Afrofuturismo. Così Black Panther sposta i confini del nostro presente prossimo
La Pantera Nera fece la sua prima apparizione nel numero 52 del primo volume di Fantastic Four, pubblicato nel 1966
Il vero colpo di scena di Black Panther, il nuovo film della Marvel, non è nelle sequenze d'azione e nelle svolte narrative ma, a sentire il tam-tam (mai termine fu più appropriato) in rete, il fatto di presentare un protagonista nero e soprattutto immerso in uno scenario africano futuristico e tecnologico. La storia di T’Challa, un giovane re che si trasforma in super eroe, viene apparentemente fatta confluire nel sempre più popolare Afrofuturismo, corrente culturale nata negli anni settanta.
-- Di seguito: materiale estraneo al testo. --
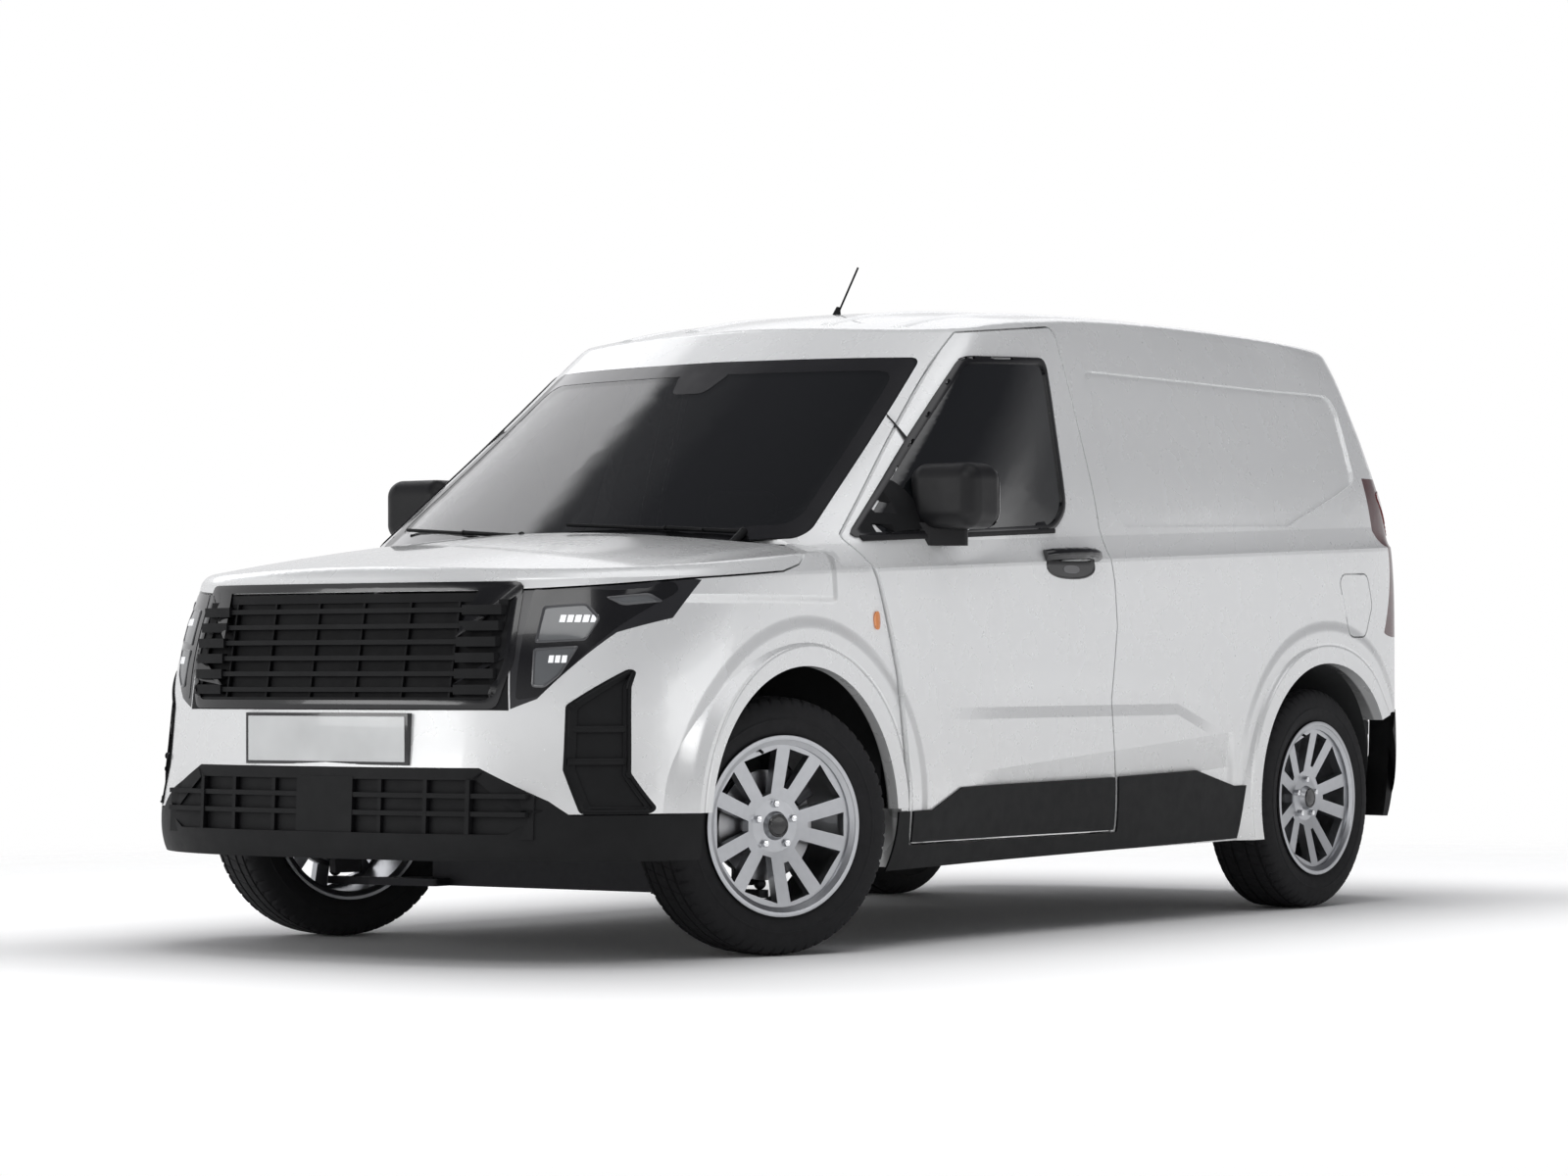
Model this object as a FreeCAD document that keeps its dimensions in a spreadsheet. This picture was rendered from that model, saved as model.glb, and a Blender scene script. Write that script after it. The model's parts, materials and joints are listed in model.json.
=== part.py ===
"""Small panel van: front towards -Y, left side towards +X, up is +Z, millimetres.

The origin is on the ground, under the middle of the van's length and width.
The painted skin is cut from two closed volumes, one for the nose and one for the cab and load space.
Each volume is lofted through level outlines with rounded ends, and capped by a crowned sheet.
"""
import FreeCAD, Part
import Sketcher
import math
import os
from FreeCAD import Vector, Placement, Rotation

doc = FreeCAD.newDocument("PanelVan")

# Driving sizes, in millimetres unless the name says otherwise
SIZES = (
    ("wheelbase", 2692),
    ("front_overhang", 870),
    ("rear_overhang", 775),
    ("roof_height", 1788),
    ("body_half_width", 888),
    ("track_half", 753),
    ("tyre_radius", 333),
    ("tyre_width", 215),
    ("rim_radius", 231),
    ("rim_wall", 8),
    ("arch_radius", 409),
    ("arch_lip", 52),
    ("arch_proud", 9),
    ("door_wall", 60),
    ("panel_wall", 22),
    ("roof_wall", 32),
    ("glass_wall", 6),
    ("trim_wall", 6),
    ("shut_gap", 5),
    ("seat_gap", 0.3),
    ("edge_round", 62),
    ("nose_round", 46),
    ("overrun", 40),
    ("floor_wall", 40),
    ("load_floor_height", 520),
    ("cab_floor_height", 330),
    ("rim_half_width", 95),
    ("rim_flange", 15),
    ("spoke_pair_count", 5),
    ("ball_joint_x", 728),
    ("ball_joint_height", 181),
    ("ball_radius", 16),
    ("strut_top_x", 600),
    ("strut_top_height", 850),
    ("strut_x", 590),
    ("strut_bend_height", 720),
    ("strut_radius", 24),
    ("spring_seat_radius", 70),
    ("upright_wall", 40),
    ("steer_rest_deg", 20.5),
    ("hub_radius", 34),
    ("disc_radius", 130),
    ("disc_wall", 22),
    ("subframe_tube", 60),
    ("axle_tube", 70),
    ("trailing_arm_x", 535),
    ("trailing_arm_pivot_height", 393),
    ("trailing_arm_length", 430),
    ("exhaust_radius", 27),
    ("silencer_radius", 85),
    ("steering_wheel_radius", 185),
    ("steering_wheel_grip", 15),
    ("column_length", 90),
    ("column_tilt_deg", 64),
    ("rear_split_gap", 12),
    ("mirror_width", 218),
    ("mirror_height", 176),
    ("mirror_depth", 160),
    ("antenna_length", 190),
    ("antenna_radius", 3),
    ("antenna_rake_deg", 36),
    ("wiper_width", 12),
    ("bulkhead_wall", 20),
    ("recess_depth", 8),
    ("flap_wall", 12),
    ("cowl_step", 55),
    ("grille_depth", 24),
    ("slat_height", 12),
    ("slat_set_back", 5),
    ("slat_count", 6),
    ("divider_width", 6),
    ("vent_depth", 12),
    ("vent_rim", 10),
    ("seat_width", 500),
    ("cushion_depth", 500),
    ("cushion_wall", 140),
    ("backrest_lean_deg", 14),
    ("roof_bolt_radius", 4),
    ("roof_bolt_depth", 16),
)
sheet = doc.addObject("Spreadsheet::Sheet", "Sizes")
for row, (alias, value) in enumerate(SIZES, start=1):
    sheet.set("A%d" % row, alias)
    sheet.set("B%d" % row, str(value))
    sheet.setAlias("B%d" % row, alias)
doc.recompute()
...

Il film sembra quasi il nuovo manifesto di questa estetica, che mescola fantasy e tradizioni tribali. "Non si tratta di dimenticare il passato - afferma il professor Louis Chude-Sokei, che ha la cattedra di studi afroamericani a Boston, ma di ridisegnare il passato verso il futuro". E tra gli antesignani cita i libri di Octavia Butler, il tenente Uhura di Star Trek, i look di Grace Jones (citata nel film) e di Beyonce. Questo supereroe proviene da un Paese nel bel mezzo dell’Africa che per anni è stato ammantato di segretezza. Una nazione all’avanguardia tecnologicamente avanzata che sorpassa qualsiasi altro Paese del pianeta, tra grattacieli e macchine volanti.